Growing up in Gambia during the pre-1994 days, we cling to our faith and have strong morals. Anyone who holds a position of leadership must [have] fear of GOD, impeccable integrity, empathy for those serve beneath them, honesty built on forthrightness and dispensation of their duties with decorum. In short, this helped to lay the groundwork for the decent respectable people of society and multicultural progressivism which lead to a color-blind tribal society. Leadership positions were — exclusively based on ability and talent in mostly cases. This is not the care today. Yes, there were few cases of rotten people driven by favoritism and capitalist exploitation. Today, they are the so called elites acting infallible and appointed themselves as leaders of society. This contributed to — one of the reasons why we are further away from being a genuine meritocracy.

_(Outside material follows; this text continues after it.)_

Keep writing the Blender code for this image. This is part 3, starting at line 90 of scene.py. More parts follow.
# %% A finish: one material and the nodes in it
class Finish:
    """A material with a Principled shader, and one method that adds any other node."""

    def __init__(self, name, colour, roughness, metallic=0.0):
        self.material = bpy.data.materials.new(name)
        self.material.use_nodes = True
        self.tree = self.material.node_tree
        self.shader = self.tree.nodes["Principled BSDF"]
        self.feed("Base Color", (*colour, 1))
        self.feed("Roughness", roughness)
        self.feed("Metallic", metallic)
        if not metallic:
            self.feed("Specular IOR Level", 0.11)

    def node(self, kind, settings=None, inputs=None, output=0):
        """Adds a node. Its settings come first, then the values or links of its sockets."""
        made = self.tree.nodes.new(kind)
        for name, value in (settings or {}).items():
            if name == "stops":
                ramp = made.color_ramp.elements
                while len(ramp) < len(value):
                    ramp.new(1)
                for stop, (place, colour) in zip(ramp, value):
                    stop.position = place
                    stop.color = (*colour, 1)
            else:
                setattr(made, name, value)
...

Our parents and the Gambia society instilled in us the attributes of self— reliance, entrepreneurship and personal responsibility. These are our greatest strengths and has always been found in one another. Hmm, I know the esteem readers are now connecting the dots wondering where Yaya Jammeh was when society was giving them away free. Well! he was around playing the victimology card and missed all those three attributes. I respect his personal struggles growing up— because he didn’t choose his parents in life. Now, non-Gambians will understand the secret why Gambians prosper in any part of the world within short period of time. That is the spirit that has always sustained. Those values were core to our upbringing. Instead learning those attributes in later parts of his life, Yaya Jammeh largely turned his back on them and with that. He has rejected the self-empowerment and prosperity that comes with it to build Gambia society today. No wonder why he led Gambia with check book diplomacy, economic plantation, heavy taxation of it citizens, blaming British and claims every event of disaster which struck far remote areas of the world as a Gambian problem. Pure laziness.

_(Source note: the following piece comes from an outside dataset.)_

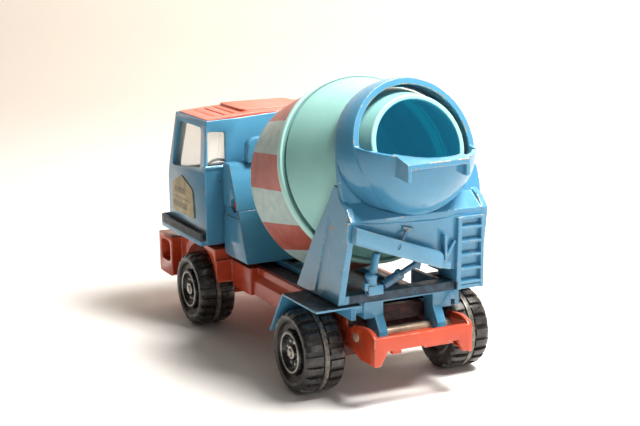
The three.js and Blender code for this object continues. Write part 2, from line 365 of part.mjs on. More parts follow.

The same problem now affects our society too. Today in Gambia, it is hard to imagine the intense level of tribal hatred, moral abomination, and institutionalized discrimination faced by the population on a daily basis. This is so wrong and despicable. Job discrimination is common. Its effects continue to plague our society. Our once beloved Gambia is led by people obsessed with identity politics. leadership is now plagued with stories of his rampant adultery and serial, life-long womanizing revolted even some of his closest associates. Violence on Gambians, mass kidnapping by regime and killings of unarmed Solo Sandeng by Yaya Jammeh’s thugs have caused alarm, torturing of women, jailing of the opposition revived the nation’s conversation about Gambia today under the leadership of Yaya Jammeh— stood in stark contrast with our values.
The Gambians once more called on Yaya Jammeh to consigned again to the guiding principles of caring, empathy, neighborliness, love for one another which are the moral pillars of our nation and society. He instead continues to send them to the dustbin of history. His cohorts now employed a similar philosophy. They can play downplay the effects of harsh words or actions of Yaya Jammeh to our society as much as they wish. But to do that would ignore the real and deadly effects of such rhetoric to our children. In spite of all horrors, marching in support of Yaya Jammeh is something entirely different and wholly un-Gambian. Their message isn’t a solution to violence meted to the opposition by Yaya Jammeh but — an appeal to the anger that perpetuates the cycle of hatred. If this stands unpunished by us not turning our backs on this regime, it will set a dangerous precedent in Gambia. We have to do something about our moral standards, our fragile democracy had barely finished a long and contentious struggle that tested it founding ideals.
We need to break free from rigid ideology of— tribalism and together grab hold of this opportunity to let Yaya Jammeh go away for us to bridge our partisan divides and deliver change for the Gambia people. These are the messages missing in Yaya Jammeh’s speeches.